A lot of it comes down to being able to protect the perimeter, the data and the employees. From the perimeter standpoint, that is slowly going away: organizations are putting more and more stuff into the clouds. Then, you have to start relying on additional identity access management control, machine identification, making sure the right people have the right access to those systems.

The different challenges that cybersecurity professionals face are all the different tools that are out there, all the different systems, services and applications within their organizations’ environment doing different things. A lot of the times, people in these organizations need to take a step back and look at a data-driven defense versus what is the latest tool out there.

They need to look as a whole to what the organization needs to protect first and build up from there. Because, in the event you do get breached, it’ll be a lot harder for those cybercriminals to gain access. For years, a saying I had was: ‘you are either a company that’s been hacked or you’re a company that has been hacked but doesn’t know yet’.

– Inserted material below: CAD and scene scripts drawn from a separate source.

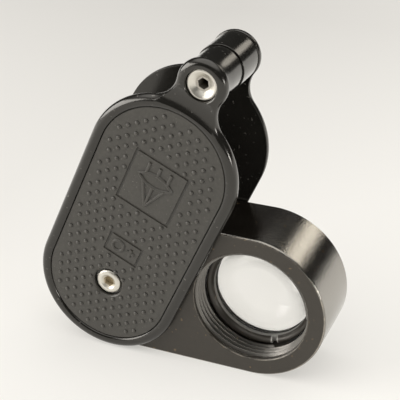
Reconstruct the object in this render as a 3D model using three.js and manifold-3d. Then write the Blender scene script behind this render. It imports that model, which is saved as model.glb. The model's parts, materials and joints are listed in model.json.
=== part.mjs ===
import * as THREE from 'three';
import { mergeVertices } from 'three/addons/utils/BufferGeometryUtils.js';
import Module from 'manifold-3d';

const wasm = await Module();
wasm.setup();

// A folding pocket loupe: a triplet lens in a flat holder that swings out from between two covers.
// Millimetres. It stands on the holder's long side: +X runs from the pivot to the lens,
// +Y from the front cover to the rear cover, +Z up. Y is zero half way between the covers.

// Lens holder
const armLength = 28; // pivot axis to lens axis
const holderRadius = 14.3; // half the holder's width and its two round ends
const holderThickness = 13.2;
const holderChamfer = 0.35;
const mouthRadius = 10.5; // crest radius of the thread that the lens bore is cut with
const threadDepth = 0.5;
const threadPitch = 1;
const mouthDepth = 4.8; // front face of the holder to the front retaining ring

// Lens and what holds it
const retainingRingThickness = 1.6;
const rearRingThickness = 1.4;
const retainingRingWidth = 1.15; // from its thread to its bore
const spannerSlotWidth = 1.2;
const spannerSlotDepth = 0.7;
const lensEdge = 4; // edge thickness of the cemented triplet, and the length of its cell
const cellWall = 0.5;
const lensLand = 0.75; // flat ring round each outer lens surface
const outerSurfaceRadius = 22;
const cementSurfaceRadius = 20;
const middleLensEdge = 1.25; // edge thickness of the middle element

// Covers
const leanAngle = 25.4; // degrees that the case leans over the holder, from upright
const sideClearance = 0.225; // holder face to the inner face of a cover
const coverFloor = 0.6; // sheet left under a grip pad
const rimWidth = 2.1;
const rimProud = 0.375; // rim above the pad's face
const rimRounding = 1.2;
const earRadius = 4.6;
const waistFillet = 5;
const frontBossRadius = 3.9;
const rearBossRadius = 4.4;
const bossClearance = 0.4; // lens end of the holder to the thicker boss as it swings past

// Grip pads and the frames pressed into them
const padThickness = 0.8;
const frameLine = 0.5;
const frameDepth = 0.25;
const emblemFrame = { halfWidth: 5.56, bottom: 18.5, top: 30 };
const powerFrame = { halfWidth: 3.6, bottom: 6.7, top: 11.3 };
const pivotPocketFlare = 0.4; // how much the pad's hole opens towards its face

// Pivot
const pivotHeadRadius = 2.48;
const pivotHeadThickness = 0.6;
const pivotHeadChamfer = 0.2;
const pivotShankRadius = 1.5;
const pivotShankLength = 6.5;
const postBoreSpare = 2; // depth of the post's bore past the end of the screw
const postRadius = 2.4;
const postHeadRadius = 2.9;
const pivotSocketAcrossFlats = 1.9;
const pivotSocketDepth = 1.3;
const bushingWall = 0.85;
const washerRadius = 5.2;
const waveWasherPocket = 0.7; // depth of the pocket in the holder's rear face
const waveWasherThickness = 0.2;
const waveWasherWidth = 1.2;
const waveCount = 3;
const slotWidth = 0.7; // screwdriver slot in each barrel nut
const slotDepth = 0.35;

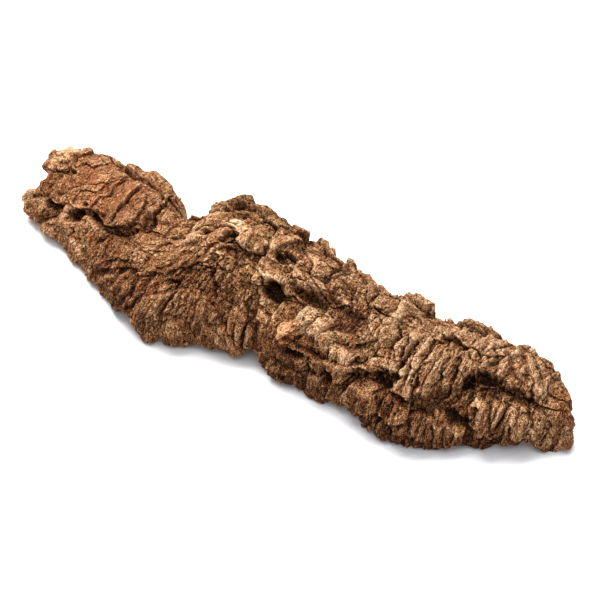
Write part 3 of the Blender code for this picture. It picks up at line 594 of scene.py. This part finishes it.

It’s important for organizations to have the mentality that a firewall is no longer keeping out the bad guys. You have to think the bad guys are in your organization; and what to do to make sure that, if they do get in, you can contain them so they can’t get to the crown jewels.

You focus on the employee factor and how they can be unprotected. What tips do you have for employees in an organization to protect their data, even if the organization doesn’t have a system in place?

Employees are your greatest asset. But if they’re not made aware of the dangers out there and how to protect themselves it’ll work essentially like a home: you may have bars in the windows, an alarm system and a ‘beware of the dog’ sign in the front window. But if they come up and ring the doorbell and your teenage son or daughter decides to open up the front door and allow them to come in, you are in a losing battle right there.

Educate the people around you. Look for open-source software to encrypt or isolate folders, or make backups of data and disconnect them. A lot of times, when ransomware hits, cybercriminals have been in the system long enough to delete your backup.

Also, with KnowBe4, you can have a free phishing assessment done for up to 100 people in your organization. The IT team of the organization can analyze it and start working down the path to communicate to upper management to take the necessary actions.

A lot of times, you can’t go into one of these conversations and be all technical. Rather, you need to speak their language: to talk about the reputation of the organization, loss of data, intellectual property, loss of revenue, damage to business to perk up the ears of upper management.

Those are some big keywords, right?

Yes. When you start talking about loss of reputation, loss of business, loss of revenue and have the data that shows other organizations that have been through the same situation, you’ll be able to put the programs in place to protect the organization or the employees.

If you can speak the language of the CEO, it will make your life a lot easier as a security professional.